As members of one, or perhaps two, specialties, we have the responsibility and the right to cross-boundaries, to re-arrange boundaries, to cross-fertilize them, and to seek to inform our perspectives with the riches of areas defined only by our individual capacities to apprehend and comprehend.

Why leave economic policy solely to the economist when the prescriptions that preliminarily follow from of their regression analyses should be informed by the historian, psychologist, anthropologist and poet?  Why leave statistics solely  to the mathematicians and statisticians when the criteria to govern selections, prioritizing and weighting should be considered by the philosopher, sociologist and artist? And why leave poems to the literature professors if the leaving leaves us unable to engage with the poems without intermediation?

Do I oversimplify? And erect straw-men? Of course. Do I advocate insurrection by the non-specialists and invasions that cross the specialist barriers? Of course.
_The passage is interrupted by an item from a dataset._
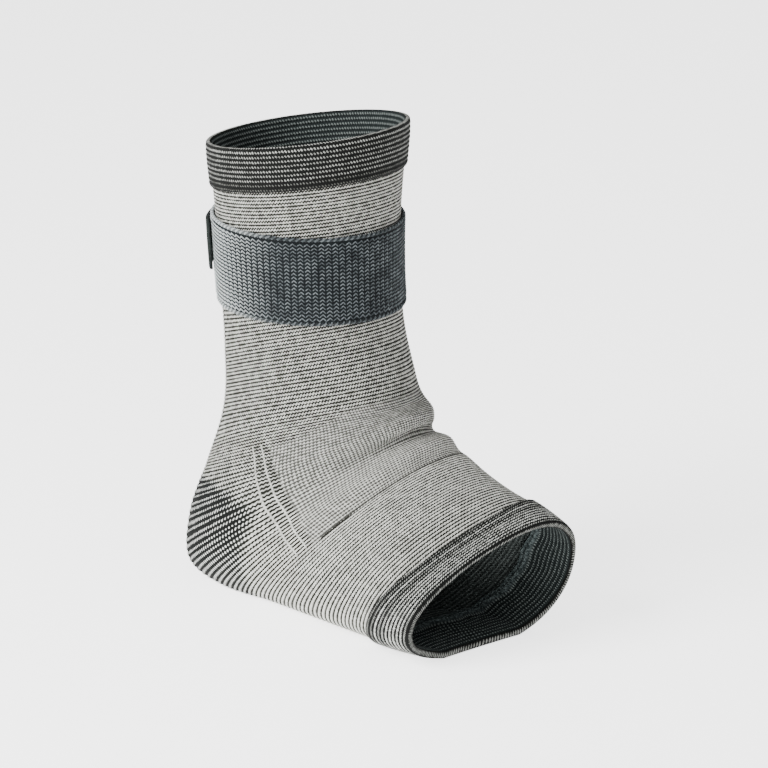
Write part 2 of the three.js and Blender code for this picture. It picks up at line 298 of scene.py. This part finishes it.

But, as with nutrition, all in moderation.

Lost in Details

The current controversy over tax-inversions illustrates the costs to all of us of shrill rhetoric.
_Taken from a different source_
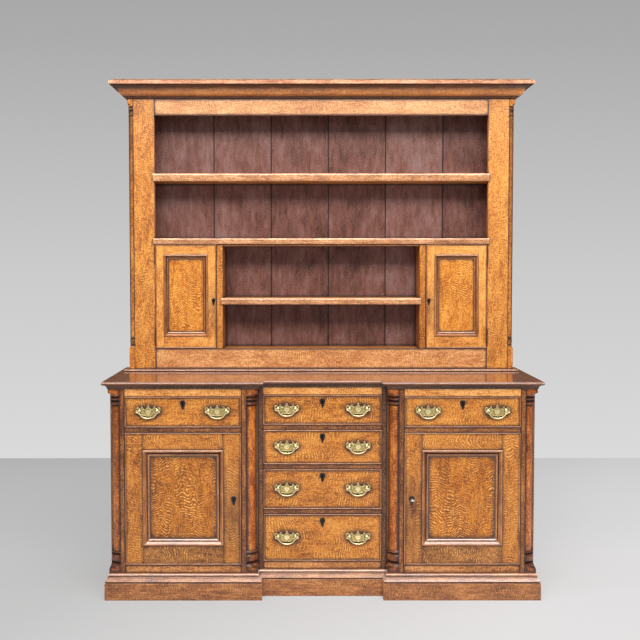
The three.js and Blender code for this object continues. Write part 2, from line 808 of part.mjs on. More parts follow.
function rackDoor(side) {
  return door({
    x: span(side * (xPostOuter + DOOR_GAP), side * (xRackOpening - HINGE_GAP)),
    z: zRackDoor,
    yFace: yRack,
    stile: RACK_DOOR_STILE,
    topRail: RACK_DOOR_TOP_RAIL,
    bottomRail: RACK_DOOR_BOTTOM_RAIL,
    moulding: RACK_DOOR_MOULDING,
    key: { x: side * (xPostOuter + RACK_KEY_INSET), z: zRackKey, depth: throughDoor },
  });
}

// A drawer: front with a cockbead round it, sides, back and bottom, drilled for its lock and handles
function drawer(x, z, yFace, handles) {
  const front = grown(z, -DRAWER_GAP);
  const wide = grown(x, -DRAWER_GAP);
  const between = grown(wide, -DRAWER_SIDE / 2);
  const yRear = yBackPanel - DRAWER_BACK_CLEARANCE;
  const ySide = [yFace + DRAWER_FRONT / 2, yRear];
  const zSide = [z[0] + RUNNING_GAP, front[1] - DRAWER_SIDE_DROP];
  const zFloor = z[0] + DRAWER_BOTTOM_RISE;
  const body = union(
    box(wide, [yFace, yFace + DRAWER_FRONT], front),
    cockbead(wide, front, yFace),
    box([wide[0], wide[0] + DRAWER_SIDE], ySide, zSide),
    box([wide[1] - DRAWER_SIDE, wide[1]], ySide, zSide),
    box(between, ySide, [zFloor, zFloor + DRAWER_BOTTOM]),
    box(between, [yRear - DRAWER_SIDE, yRear], [zFloor, zSide[1] - DRAWER_BACK_DROP]),
  );
  const yThrough = [yFace - OVERRUN, yFace + DRAWER_FRONT + OVERRUN];
  const lockHole = keyhole((x[0] + x[1]) / 2, front[1] - DRAWER_KEY_DROP, yThrough);
  const drilled = handles.xPosts.map((xPost) =>
    rodY(SHANK_RADIUS + PIN_GAP, yThrough, xPost, handles.z, SHANK_SIDES),
  );
  return body.subtract(union(lockHole, ...drilled));
}

// Lock of the right base door: bolt channel, key chamber, and the pocket in the strip
const lock = (() => {
  const xEdge = xWingInner + DOOR_GAP;
  const y = yWing + DOOR_THICKNESS / 2;
  const zBolt = [baseKey.z + BOLT_RISE, baseKey.z + BOLT_RISE + BOLT_HEIGHT];
  const xBolt = [xEdge + BOLT_SETBACK, xEdge + BOLT_SETBACK + BOLT_LENGTH];
  const yBolt = [y - BOLT_THICKNESS / 2, y + BOLT_THICKNESS / 2];
  return { xEdge, y, xBolt, yBolt, zBolt };
})();

function lockCavity() {
  const { xEdge, xBolt, yBolt, zBolt } = lock;
  const yCase = grown(yBolt, LOCK_GAP);
  const channel = box([xEdge - OVERRUN, xBolt[1] + LOCK_GAP], yCase, grown(zBolt, LOCK_GAP));
  const chamber = rodY(KEY_BIT_REACH + LOCK_ROOM, yCase, baseKey.x, baseKey.z, CHAMBER_SEGMENTS);
  const ySeat = [yCase[0], yCase[1] + KEY_SEAT_DEPTH];
  const seat = rodY(KEY_SHANK_RADIUS + LOCK_GAP, ySeat, baseKey.x, baseKey.z, KEYHOLE_SIDES);
  return union(channel, chamber, seat);
}

function lockPocket() {
  const { xEdge, yBolt, zBolt } = lock;
  const depth = BOLT_THROW + DOOR_GAP + LOCK_ROOM;
  return box([xEdge - depth, xEdge], grown(yBolt, 2 * LOCK_GAP), grown(zBolt, 2 * LOCK_GAP));
}

function lockBolt() {
  const { xBolt, yBolt, zBolt } = lock;
  const talon = [baseKey.x + BOLT_THROW / 2, baseKey.x + 2 * BOLT_THROW];
  const notch = box(talon, grown(yBolt, OVERRUN), [zBolt[0] - OVERRUN, zBolt[0] + TALON_DEPTH]);
  return box(xBolt, yBolt, zBolt).subtract(notch);
}

// The key in its lock, with its bow and bit level
function key() {
  const { yBolt } = lock;
  const yTip = yBolt[1] + KEY_SEAT_DEPTH;
  const yBow = yWing - KEY_REACH + KEY_BOW_LENGTH;
  const ring = (width, length, z) => {
    const yCentreOfBow = yBow - KEY_BOW_LENGTH / 2;
    const points = arc(baseKey.x, yCentreOfBow, width / 2, length / 2, 0, Math.PI * 2, BOW_SEGMENTS);
    return prismZ(points.slice(0, -1), z);
  };
  const zBow = [baseKey.z - KEY_BOW_THICKNESS / 2, baseKey.z + KEY_BOW_THICKNESS / 2];
  const zBit = [baseKey.z - KEY_BIT_THICKNESS / 2, baseKey.z + KEY_BIT_THICKNESS / 2];
  const eye = ring(KEY_BOW_WIDTH - 2 * KEY_BOW_WALL, KEY_BOW_LENGTH - 2 * KEY_BOW_WALL, grown(zBow, OVERRUN));
  const shank = rodY(KEY_SHANK_RADIUS, [yBow - KEY_BOW_WALL / 2, yTip], baseKey.x, baseKey.z, KEYHOLE_SIDES);
  const bow = ring(KEY_BOW_WIDTH, KEY_BOW_LENGTH, zBow).subtract(eye);
  return union(bow, shank, box([baseKey.x, baseKey.x + KEY_BIT_REACH], yBolt, zBit));
}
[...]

Is it too much to request that the editors of news media insist that those who advocate through them (including politicians quoted in the media) state the specific goals they seek to achieve through a stance on an issue and how the positions reflected in their stance achieve their stated specific goals?

As to tax-inversions, conclusory sound bites should be replaced with concrete questions such as: (1) is current tax law promoting or inhibiting our competitive standing (and how and by what criteria are the impact(s) being measured and who is doing the measuring) and (2) might not the (inevitable?) increase in after-tax income as a result of an inversion enable the company to expand services, offer new products, hire more employees, pay higher wages, and increase dividend to shareholders (many of whom are holders of 401(k) and pension plans) and (3) would the additional taxable income created through such expansion yield a higher net amount of federal tax revenues? Would an affirmative answer to any of such questions alter the views of those opposed to inversions?  Would a negative answer alter the views of those supportive of inversions?  Or would evidence contrary to our presumptions and assumptions simply mean we haven’t collected enough (relevant) evidence?

If the above questions are not the “right” or the “only” questions – and of course I present them as illustrative of a range of possible questions – then the discourse should expand or change to accommodate other or additional questions.  If we can move closer to consensus on the “questions” and insist on greater specificity on our objectives and the data that supports our positions, then we should be able more clearly to assess whether our disagreements are over goals or over (mere) causes and effects, in which latter case, let’s implement procedures to verify or refute the anticipated outcomes, and time periods over which to test the causes, effects, and outcomes.